- Directed by: Gayle Ferraro
- Produced by: Gayle Ferraro
- Edited by: Keiko Deguchi
- Music by: Claudio Ragazzi
- Distributed by: Aerial Productions
- Release date: November 21, 2003 (Amsterdam International Documentary Film Festival);
- Running time: 77 minutes
- Country: United States

= Ganges: River to Heaven =

Ganges: River to Heaven, is a 2003 American documentary film by Boston filmmaker, Gayle Ferraro. The film documents the culture and beliefs of the Hindu religion across the Ganges River which has been considered holy in India.

==Production==

A five-person film crew including Australian cinematographer Laurie K Gilbert MySC, spent almost four weeks living at Assi Ghat, Varanasi on the banks of the Ganges River and during that time fully documented the religious culture and rituals associated with both life and death in this photogenic region of the subcontinent of India.

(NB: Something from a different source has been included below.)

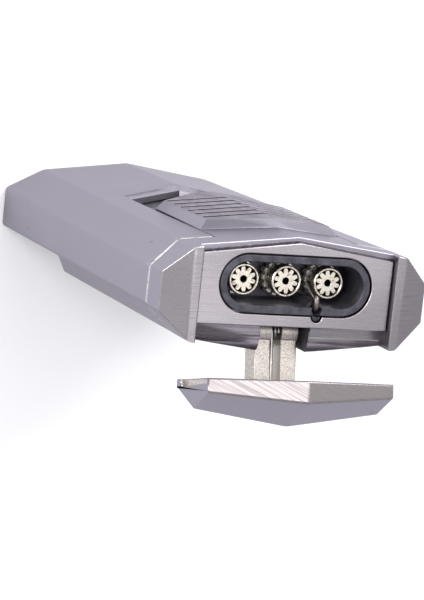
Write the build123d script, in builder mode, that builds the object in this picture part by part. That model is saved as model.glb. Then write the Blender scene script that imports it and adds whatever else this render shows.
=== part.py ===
import math
import os

from build123d import *

os.makedirs("parts", exist_ok=True)

# Frame: Z up along the body, origin on the middle of the base. The thumb slide faces -Y,
# the lid's hinge is at +Y, and X runs across the body. All sizes are in millimetres.

# Clearances
fit = 0.1  # clearance between fixed parts that nest
touch_gap = 0.05  # between parts that bear on each other
push_fit = 0.02  # round parts held in a hole
running_gap = 0.06  # round parts that move in a hole
overlap = 0.2  # how far one block of a part runs into the next
beyond = 1.0  # how far a cutter passes the face that it opens
overshoot = 5.0  # how far a half outline runs past the middle before it is trimmed

# Outside of the body
half_width = 19.0
deck_height = 72.0  # face that the closed lid lies on
seam_height = deck_height - 5.2  # top of the shell, where the head begins
front_ridge = 8.24  # how far the front's middle ridge stands from the origin
front_corner_y = -6.45
front_corner_x_low = half_width - 5.75  # corner between front face and chamfer, at the base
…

The film crew included three of the most experienced and talented professional technicians available in India.

==Reception==
Dennis Harvey of Variety reviewed "At once lyrical and smell-the-stench gritty, "Ganges: River to Heaven" provides a respectful, often engrossing overview of the water body that's among the world's holiest sites. Visually handsome package is enlightening on several levels, resulting in an attractive fest item with good prospects for public tubecast and possible limited theatrical exposure". Devin D. O'Leary of Alibi said "The film's only major drawback is that it never digs quite deep enough into its subject matter. The film is undeniably beautiful, shot with an eye for everyday detail—something which India is overflowing with. Still, as a simple, gorgeously shot primer on Hindu spirituality, Ganges: River of Heaven works, delivering the worthwhile message that maybe death can lead to a greater life.